The field of 62 players will range in age from 14 to 57 and in official rank from 7 kyu to 8 dan.
The field is headed by the contestants from China and Korea (Yuqing Hu and Hyunjae Choi); those two countries have not dropped a single game to any other country in this event since 2006. The players from perennially strong Chinese Taipei, Japan, and Hong Kong (Wei-shin Lin, Kikou Emura, and King-man Kwan) will also bear watching, particularly 14-year-old Lin, who will move on from the World Amateur to a pro career in Taiwan.
These Asians will be challenged, however, by a strong European contingent, led by Slovakian prodigy Pavol Lisy, who finished runner-up to former Chinese pro Fan Hui in this year’s European Championship. Joining Pavol will be four other young finalists from the European Championship: Thomas Debarre (France), Ilya Shikshin (Russia), Artem Kachanovskyi (Ukraine), and Nikola Mitic (Serbia). Also competing will be such established European stars as Ondrej Silt (Czechia), Csaba Mero (Hungary), Cornel Burzo (Romania), Merlijn Kuin (Netherlands), and Franz-Josef Dickhut (Germany).
Challenging the Asians and Europeans will be a pair of North American high school students: Curtis Tang (USA), who trained for a year at a go academy in China, and Bill Lin (Canada), who played in the World Mind Games last December and is coming off a 3-1 defense of his Canadian Dragon title.
The Southern hemisphere will be represented by Hao-Song Sun (Australia, 11th place at the 2008 World Mind Sports Games), Xuqi Wu (New Zealand, 12th place at the 2009 Korea Prime Minister Cup), and a pack of hopeful new players from South America and South Africa.

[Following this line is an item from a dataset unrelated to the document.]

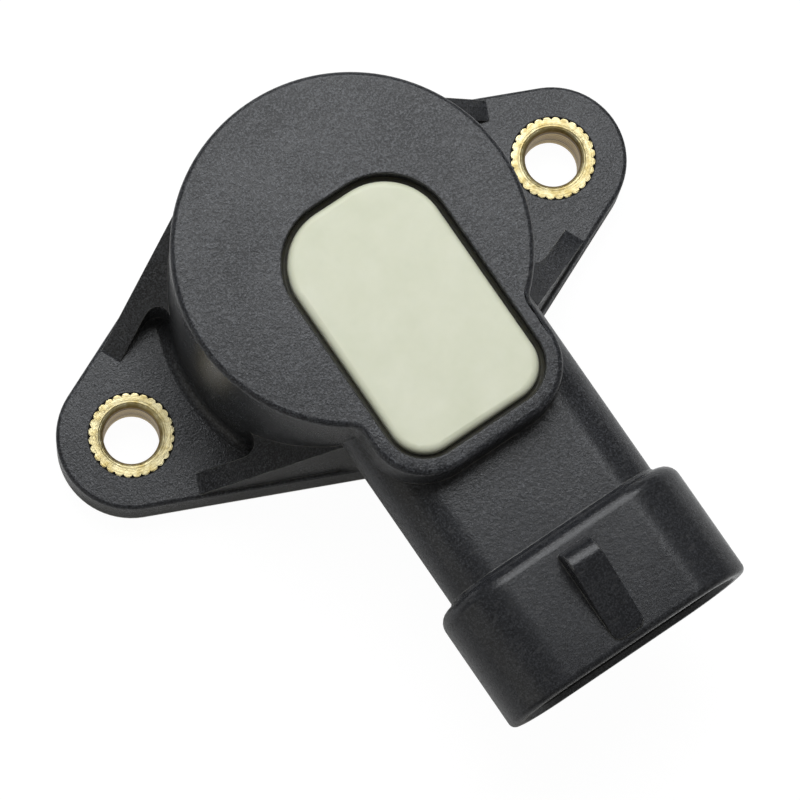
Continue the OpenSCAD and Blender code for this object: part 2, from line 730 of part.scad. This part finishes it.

In the past the World Amateur Go Championship has been held in the spring, but this year the schedule was moved back because of the effects of the Great Eastern Japan Earthquake on March 11, 2011. Thanks to support from all over the world during the past two years, most of the regions hit by the earthquake are now recovering. It is hoped that through the game of go this tournament will give the world proof of the recovery and encourage the local people to press ahead with the long recovery process.